Marion Residents Talk German History

The Sippican Historical Society has done it again. They found another fascinating Marion resident to host another in the society’s series of history-based lectures on February 20 at the Marion Music Hall.

This time, Dr. Kirtland Mead, Ph.D., from Massachusetts Institute of Technology presented “Why Germany Flew off the Rails, and How Her History Could Have Been Different.”

Germany’s tumultuous history goes way back to the tenth century as the Roman Empire was still expanding, and medieval Germany was a mosaic of tiny autonomous countries, all of them warring and producing different monetary currencies – a chaotic, fragmented region, and its political development frozen for centuries.

Mead’s involvement with Germany began when he made a last-minute decision during his final year of college to travel to Berlin, on a whim he said.

“There was this history, and there was communism, and there was politics,” said Mead. He learned the language and studied the history of the revolution by talking to people he met. “And I had no idea,” said Mead. “Absolutely no idea.”

What resulted was a back and forth relationship with the country that spanned over 40 years.

“Most Americans do not know Germany at all,” said Mead.

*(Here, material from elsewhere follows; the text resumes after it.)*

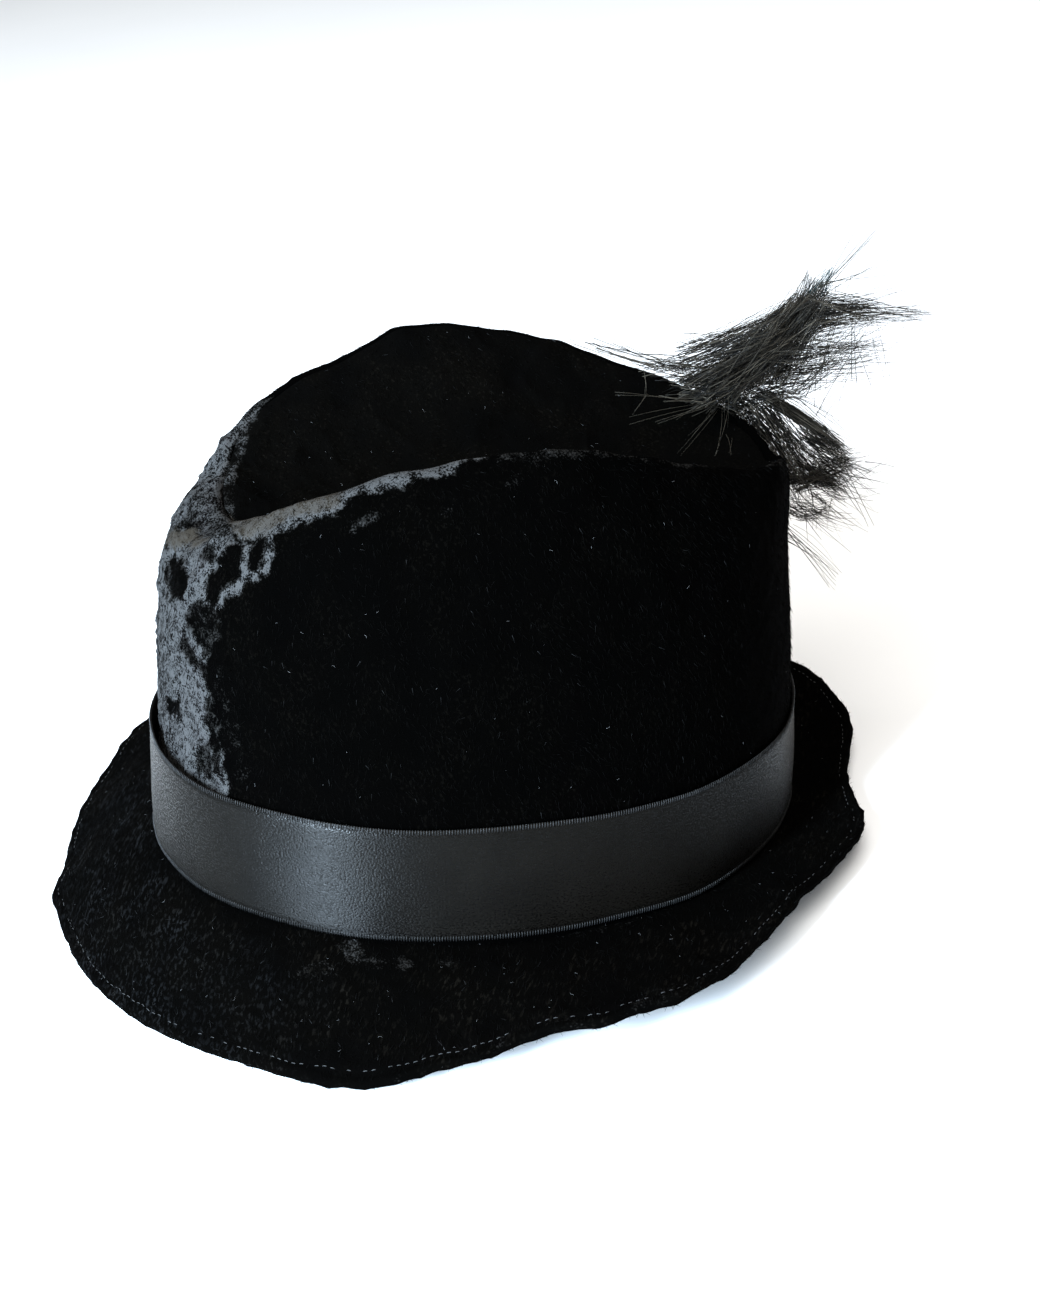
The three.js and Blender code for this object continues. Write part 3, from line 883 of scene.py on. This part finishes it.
def pile(name, piece, count, keep, nap, brushed):
    """Single fibres that lie along the nap. More of them catch the light where brushed(points) is high."""
    roots, normals = scattered(piece, count, keep)
    lean = flattened(nap(roots) + 0.45 * random.normal(size=roots.shape), normals)
    length = random.uniform(*PILE_LENGTH, size=count)
    lift = random.uniform(0.12, 0.45, size=count)
    tips = roots + length[:, None] * unit(lean + lift[:, None] * normals)
    roots = roots - 0.15 * normals
    points, faces = spikes(roots, tips, PILE_RADIUS)
    made = mesh_piece(name, points, faces, [PILE], smooth=False)
    bright = random.random(count) < 0.03 + 0.3 * brushed(roots)
    tone = np.where(bright, random.random(count) ** 1.5, 0.1 * random.random(count))
    set_attribute(made.data, "tone", np.repeat(tone, 4))


def outer_wall(points, normals):
    facing = np.einsum("ij,ij->i", normals, wall_out(points))
    return (facing > 0.3) & (points[:, 2] > 8)


def down_nap(points):
    return np.array([0.35, 0.2, -1.0]) + 0.8 * sway(points, 22, 1.0)


def unbrushed(points):
    return np.zeros(len(points))


def brim_nap(points):
    """The nap on the brim runs aslant, away from its left edge."""
    return np.array([-0.9, 0.5, 0.0]) + 0.9 * sway(points, 20, 1.0)


def travelled_along(line):
    """How far along a closed line each of its points is, and last how long the line is."""
    steps = np.linalg.norm(np.diff(line, axis=0, append=line[:1]), axis=1)
    return np.concatenate([[0], np.cumsum(steps)])


def read_loop(values, travelled, at):
    """Reads the values of a closed line's points at distances along it."""
    closed = np.vstack([values, values[:1]])
    return np.stack([np.interp(at, travelled, closed[:, axis]) for axis in range(3)], -1)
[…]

Mead started with explaining how the Roman Rhineland was the core of Germany’s economy during medieval times, which was not ideal, stating that the region would have benefited if the state was run by secular dukes who would have unified the region, rather than by the Church which perpetuated its division.

“Instead of unifying, like France or England, Germany and the Holy Roman Empire fragmented (1250-1400).”

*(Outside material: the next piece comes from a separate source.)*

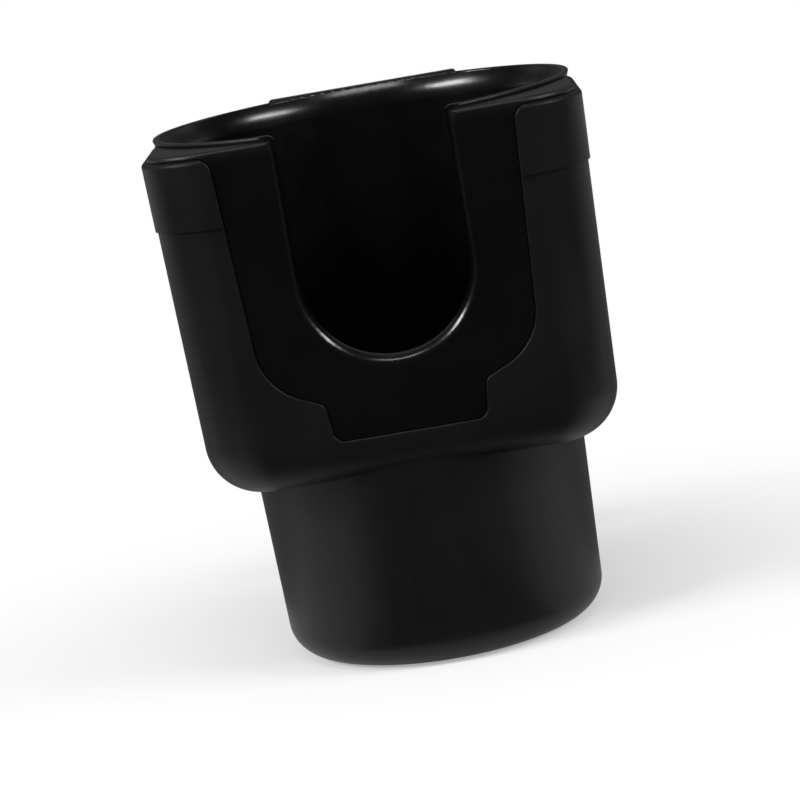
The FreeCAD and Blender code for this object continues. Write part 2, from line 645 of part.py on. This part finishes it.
def collar_nut():
    start = PLATE_BACK + NUT_FOOT
    end = FLANGE_END + NUT_LIP
    nut = along_y(NUT_R, start, end, 0, SWIVEL_Z)
    nut = nut.makeChamfer(NUT_EDGE, edges_at(nut, "Y", start) + edges_at(nut, "Y", end))
    nut = nut.cut(along_y(COLLAR_R + RUNNING_GAP, PLATE_BACK, FLANGE_END, 0, SWIVEL_Z))
    nut = nut.cut(along_y(NECK_R + NECK_PLAY, PLATE_BACK, NECK_END, 0, SWIVEL_Z))
    return with_grips(nut, NUT_R, start, end, SWIVEL_Z, NUT_GRIPS, NUT_GRIP_R)


def clip_body():
    body = block(-CLIP_HALF_X, CLIP_HALF_X, NECK_END, CLIP_END, CLIP_BOTTOM, CLIP_TOP)
    body = body.makeFillet(CLIP_EDGE_R, edges_along(body.Edges, "Y", CLIP_LENGTH))
    room = WHEEL_R + WINDOW_ROOM
    window = block(-room, room, WHEEL_START - WINDOW_GAP, WHEEL_END + WINDOW_GAP,
                   WHEEL_Z - 2 * room, WHEEL_Z + room)
    body = body.cut(window)
    body = body.cut(along_y(ROD_R + ROD_GAP, NECK_END + ROD_HOLE_IN, CLIP_END + OVERLAP, 0, WHEEL_Z))
    body = body.cut(along_y(HUB_SCREW_R, NECK_END - OVERLAP, NECK_END + HUB_SCREW_IN, 0, SWIVEL_Z))
    return body.removeSplitter()


def thumb_nut():
    wheel = along_y(WHEEL_R, WHEEL_START, WHEEL_END, 0, WHEEL_Z)
    wheel = wheel.makeChamfer(WHEEL_EDGE, edges_at(wheel, "Y", WHEEL_START) + edges_at(wheel, "Y", WHEEL_END))
    wheel = wheel.cut(along_y(ROD_R + RUNNING_GAP, NECK_END, CLIP_END, 0, WHEEL_Z))
    return with_grips(wheel, WHEEL_R, WHEEL_START, WHEEL_END, WHEEL_Z, WHEEL_GRIPS, WHEEL_GRIP_R)


def hook():
    """Flat strip bent up at its end, on the threaded rod that the wheel draws in and out."""
    low = WHEEL_Z - HOOK_T / 2
    end = HOOK_FACE + HOOK_T
    strip = block(-HOOK_HALF_X, HOOK_HALF_X, HOOK_START, end, low, low + HOOK_T)
    tip = block(-HOOK_HALF_X, HOOK_HALF_X, HOOK_FACE, end, low, HOOK_TOP)
    shape = strip.fuse(tip).removeSplitter()
    bend = [edge for edge in edges_at(shape, "Y", end) if abs(edge.BoundBox.ZMax - low) < NEAR]
    shape = shape.makeFillet(HOOK_BEND_R, bend)
    shape = shape.makeFillet(HOOK_CORNER_R, edges_along(edges_at(shape, "Z", HOOK_TOP), "Y", HOOK_T))
    rod_start = NECK_END + ROD_HOLE_IN + ROD_SPARE + JAW_IN
    return shape.fuse(along_y(ROD_R, rod_start, HOOK_START + ROD_IN_HOOK, 0, WHEEL_Z)).removeSplitter()


def ribbed_pad(half_x, seat, outward, z0, z1):
    """Rubber pad on the face at seat, with level ribs on its outer side; outward is +1 or -1."""
    face = seat + outward * PAD_T
    y0, y1 = sorted((seat, face))
    pad = block(-half_x, half_x, y0, y1, z0, z1)
    pitch = (z1 - z0) / PAD_RIBS
    for index in range(PAD_RIBS):
        pad = pad.fuse(along_x(PAD_RIB, -half_x, half_x, face, z0 + pitch * (index + 0.5)))
    return pad.removeSplitter()


def body_pad():
    low = WHEEL_Z + BODY_PAD_LOW
    return ribbed_pad(CLIP_HALF_X - BODY_PAD_SIDE, CLIP_END, 1, low, CLIP_TOP - PAD_TOP_MARGIN)


def hook_pad():
    low = WHEEL_Z + HOOK_PAD_LOW
    return ribbed_pad(HOOK_HALF_X - HOOK_PAD_SIDE, HOOK_FACE, -1, low, HOOK_TOP - PAD_TOP_MARGIN)


def support_arm():
    half = EAR_INNER - ARM_GAP
    back = HINGE_Y + ARM_T / 2
    arm = block(-half, half, HINGE_Y - ARM_T / 2, back, FOOT_Z, HINGE_Z)
    arm = arm.fuse([along_x(BARREL_R, -half, half, HINGE_Y, HINGE_Z),
                    along_x(ARM_EYE_R, -half, half, HINGE_Y, FOOT_Z)])
    arm = arm.cut(along_x(PIN_R + RUNNING_GAP, -REACH, REACH, HINGE_Y, HINGE_Z))
    fork = FORK_SLOT / 2 + ARM_GAP
    arm = arm.cut(block(-fork, fork, PLATE_BACK, FOOT_END, 0, FOOT_Z + FORK_UP))
    arm = arm.cut(along_x(FOOT_PIN_R, -REACH, REACH, HINGE_Y, FOOT_Z))
    groove = half - ARM_GROOVE_SIDE
    arm = arm.cut(block(-groove, groove, back - ARM_GROOVE, FOOT_END,
                        FOOT_Z + ARM_GROOVE_LOW, HINGE_Z - ARM_GROOVE_HIGH))
    return arm.removeSplitter()


def arm_pin():
    reach = EAR_INNER + EAR_T
    pin = along_x(PIN_R, -reach - PIN_END, reach, HINGE_Y, HINGE_Z)
    return pin.fuse(along_x(PIN_HEAD_R, reach, reach + PIN_HEAD, HINGE_Y, HINGE_Z)).removeSplitter()


def foot_pin():
    half = EAR_INNER - ARM_GAP
    return along_x(FOOT_PIN_R, -half, half, HINGE_Y, FOOT_Z)


def foot():
    half = FORK_SLOT / 2
    disc = along_y(FOOT_R, FOOT_START, FOOT_END, 0, FOOT_Z)
    lug = block(-half, half, HINGE_Y, FOOT_START + OVERLAP, FOOT_Z - FOOT_LUG_R, FOOT_Z + FOOT_LUG_R)
    shape = disc.fuse([lug, along_x(FOOT_LUG_R, -half, half, HINGE_Y, FOOT_Z)])
    return shape.cut(along_x(FOOT_PIN_R + RUNNING_GAP, -REACH, REACH, HINGE_Y, FOOT_Z)).removeSplitter()


def foot_pad():
    pad = along_y(FOOT_R, FOOT_END, FOOT_END + FOOT_PAD_T, 0, FOOT_Z)
    return pad.makeFillet(FOOT_PAD_EDGE_R, edges_at(pad, "Y", FOOT_END + FOOT_PAD_T))


def build_all():
    pieces = {
        "outer_shell": outer_shell(),
        "inner_liner": inner_liner(),
        "mount_plate": mount_plate(),
        "hub_washer": hub_washer(),
        "swivel_hub": swivel_hub(),
        "hub_screw": hub_screw(),
        "collar_nut": collar_nut(),
        "clip_body": clip_body(),
        "body_pad": body_pad(),
        "thumb_nut": thumb_nut(),
        "hook": hook(),
        "hook_pad": hook_pad(),
        "support_arm": support_arm(),
        "arm_pin": arm_pin(),
        "foot": foot(),
        "foot_pin": foot_pin(),
        "foot_pad": foot_pad(),
    }
    for number, (x, z) in enumerate(plate_screw_places(), start=1):
        pieces["plate_screw_%d" % number] = plate_screw(x, z)
    return pieces


def save(pieces):
    os.makedirs("parts", exist_ok=True)
    for name, shape in pieces.items():
        solid = shape.Solids[0] if len(shape.Solids) == 1 else shape
        box = solid.BoundBox
        print("%-14s solids %d valid %s volume %7.0f  x %.2f..%.2f  y %.2f..%.2f  z %.2f..%.2f" % (
            name, len(solid.Solids), solid.isValid(), solid.Volume,
            box.XMin, box.XMax, box.YMin, box.YMax, box.ZMin, box.ZMax))
        solid.exportStep("parts/%s.step" % name)


save(build_all())
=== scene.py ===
import json
import math

import bpy
import numpy as np
from mathutils import Matrix, Vector


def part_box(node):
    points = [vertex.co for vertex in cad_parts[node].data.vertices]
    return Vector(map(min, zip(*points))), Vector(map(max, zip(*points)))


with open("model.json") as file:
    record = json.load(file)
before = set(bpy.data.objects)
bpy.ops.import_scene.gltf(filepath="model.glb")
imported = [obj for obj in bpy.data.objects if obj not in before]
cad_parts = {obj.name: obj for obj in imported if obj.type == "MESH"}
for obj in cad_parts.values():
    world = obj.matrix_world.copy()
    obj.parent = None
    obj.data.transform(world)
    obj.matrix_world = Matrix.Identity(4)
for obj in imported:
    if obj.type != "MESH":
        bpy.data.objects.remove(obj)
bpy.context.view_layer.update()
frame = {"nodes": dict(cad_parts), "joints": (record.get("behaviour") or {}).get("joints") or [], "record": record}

scene = bpy.context.scene
joints = {joint["name"]: joint for joint in frame["joints"]}
couplings = {pair["joint"]: pair for pair in frame["record"]["behaviour"]["couplings"]}


def gridMesh(name, points, wrap=False):
    # points[i, j] is the surface at step i of the first parameter and step j of the second
    rows, columns = points.shape[:2]
    index = np.arange(rows * columns).reshape(rows, columns)
    if wrap:
        index = np.concatenate([index, index[:, :1]], axis=1)
    corners = [index[:-1, :-1], index[:-1, 1:], index[1:, 1:], index[1:, :-1]]
    faces = np.stack(corners, axis=-1).reshape(-1, 4)
    mesh = bpy.data.meshes.new(name)
    mesh.from_pydata(points.reshape(-1, 3).tolist(), [], faces.tolist())
    mesh.update()
    piece = bpy.data.objects.new(name, mesh)
    scene.collection.objects.link(piece)
    return piece


def newGroup(name, inputs, output):
    # a shader group that takes numbers and gives one number
    group = bpy.data.node_groups.new(name, "ShaderNodeTree")
    for label, value in inputs.items():
        socket = group.interface.new_socket(label, in_out="INPUT", socket_type="NodeSocketFloat")
        socket.default_value = value
    group.interface.new_socket(output, in_out="OUTPUT", socket_type="NodeSocketFloat")
    return group, group.nodes.new("NodeGroupInput"), group.nodes.new("NodeGroupOutput")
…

Things were good – until the Reformation, said Mead, and then cited “the biggest conflict that most Americans never heard of,” as the Thirty Years War of 1618-1648.

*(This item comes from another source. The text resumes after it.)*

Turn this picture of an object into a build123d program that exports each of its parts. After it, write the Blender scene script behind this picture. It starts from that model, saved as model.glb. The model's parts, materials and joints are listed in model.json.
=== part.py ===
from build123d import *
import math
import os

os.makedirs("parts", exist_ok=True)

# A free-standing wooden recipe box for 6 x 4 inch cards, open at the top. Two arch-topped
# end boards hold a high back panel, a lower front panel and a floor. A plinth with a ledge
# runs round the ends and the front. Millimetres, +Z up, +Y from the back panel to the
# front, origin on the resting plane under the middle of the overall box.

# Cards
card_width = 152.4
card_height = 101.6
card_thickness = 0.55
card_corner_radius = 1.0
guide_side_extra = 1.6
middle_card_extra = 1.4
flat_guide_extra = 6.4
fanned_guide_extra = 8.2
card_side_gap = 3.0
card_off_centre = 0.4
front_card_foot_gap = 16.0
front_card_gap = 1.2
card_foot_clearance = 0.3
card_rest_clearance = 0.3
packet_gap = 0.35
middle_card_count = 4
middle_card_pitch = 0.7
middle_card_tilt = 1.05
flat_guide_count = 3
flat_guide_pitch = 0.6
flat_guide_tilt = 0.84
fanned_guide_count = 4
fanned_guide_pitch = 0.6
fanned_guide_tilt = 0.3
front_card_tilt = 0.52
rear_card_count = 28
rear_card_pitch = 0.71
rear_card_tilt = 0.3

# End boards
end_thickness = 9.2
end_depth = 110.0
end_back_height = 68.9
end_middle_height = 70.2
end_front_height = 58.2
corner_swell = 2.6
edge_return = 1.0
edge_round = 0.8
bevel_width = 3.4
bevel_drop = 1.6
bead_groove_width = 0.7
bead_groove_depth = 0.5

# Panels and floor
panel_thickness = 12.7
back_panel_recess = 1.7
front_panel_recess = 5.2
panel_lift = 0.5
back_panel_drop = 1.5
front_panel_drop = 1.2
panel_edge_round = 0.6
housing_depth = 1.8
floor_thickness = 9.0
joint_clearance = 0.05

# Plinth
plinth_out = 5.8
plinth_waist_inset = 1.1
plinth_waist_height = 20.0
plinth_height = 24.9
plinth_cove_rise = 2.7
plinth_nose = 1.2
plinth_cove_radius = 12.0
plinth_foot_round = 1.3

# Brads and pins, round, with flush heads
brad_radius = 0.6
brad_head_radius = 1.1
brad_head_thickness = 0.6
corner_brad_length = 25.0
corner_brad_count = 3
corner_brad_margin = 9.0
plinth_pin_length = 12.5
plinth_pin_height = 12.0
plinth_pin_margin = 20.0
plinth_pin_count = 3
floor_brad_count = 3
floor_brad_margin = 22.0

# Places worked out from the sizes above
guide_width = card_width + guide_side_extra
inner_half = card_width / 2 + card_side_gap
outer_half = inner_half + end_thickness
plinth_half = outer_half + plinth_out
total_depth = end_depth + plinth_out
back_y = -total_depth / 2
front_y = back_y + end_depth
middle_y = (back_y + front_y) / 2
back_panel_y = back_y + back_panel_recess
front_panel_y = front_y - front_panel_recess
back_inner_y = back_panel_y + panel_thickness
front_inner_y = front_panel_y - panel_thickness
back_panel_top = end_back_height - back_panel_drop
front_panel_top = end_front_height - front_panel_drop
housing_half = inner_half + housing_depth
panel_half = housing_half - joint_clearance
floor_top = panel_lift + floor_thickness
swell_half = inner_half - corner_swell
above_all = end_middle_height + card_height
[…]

“The Thirty Years War runs like a black line through the history of Germany,” said Mead. Thirty percent of the population was killed. Recovery took over a century. “But when it did [recover], you had another Golden Age.

Mead posed questions, such as, was Germany better off fragmented? Could orderliness be overdone, and was that Germany’s problem?

Napoleon conquered most of Germany, simplifying the map and curtailing the chaos for some time, until 1870-1910, when jingoism, excessive militarism, and incompetent leadership drove Germany to war in 1914. Following World War I, Germany descended into revolution when fascists, communists, and Nazis battled for control over the country. And of course, after WWII, total collapse.

“But there was a silver lining to that cloud,” said Mead. “Total destruction finally enabled Germany to put her terrible past behind her.”

And now, in present times, Germany has begun to dominate Europe once again, and Mead cited economic strength and stability as a reason.

“So it’s not done,” said Mead. “We’re not finished … Germany is so powerful, so able, so strong, so organized.” He continued, “But there, in the end, you’ve got a problem.”

Mead said other countries in the European Union are nervous about Germany’s power, its domination of the economy, and its geographic location, centralized in the middle of the EU.

“Will Germany wind up owning the south of Europe?” asked Mead. “It’s not as though there’s a happy ending here. The story’s not over. We don’t know what’s going to happen next.”

Mead proposed an alternate history for Germany, which very well may have led up to the same situation in which Germany is placed now.

“History suggests that you want to keep your eye on that,” said Mead in an ominous tone.

The Historical Society has invited Mead to return for another lecture on France during the summer. The next lecture the society has planned will be on March 7, “Turmoil and Transition in Boston,” presented by Larry DiCara. The presentation is free and will take place at 7:00 pm at the Marion Music Hall.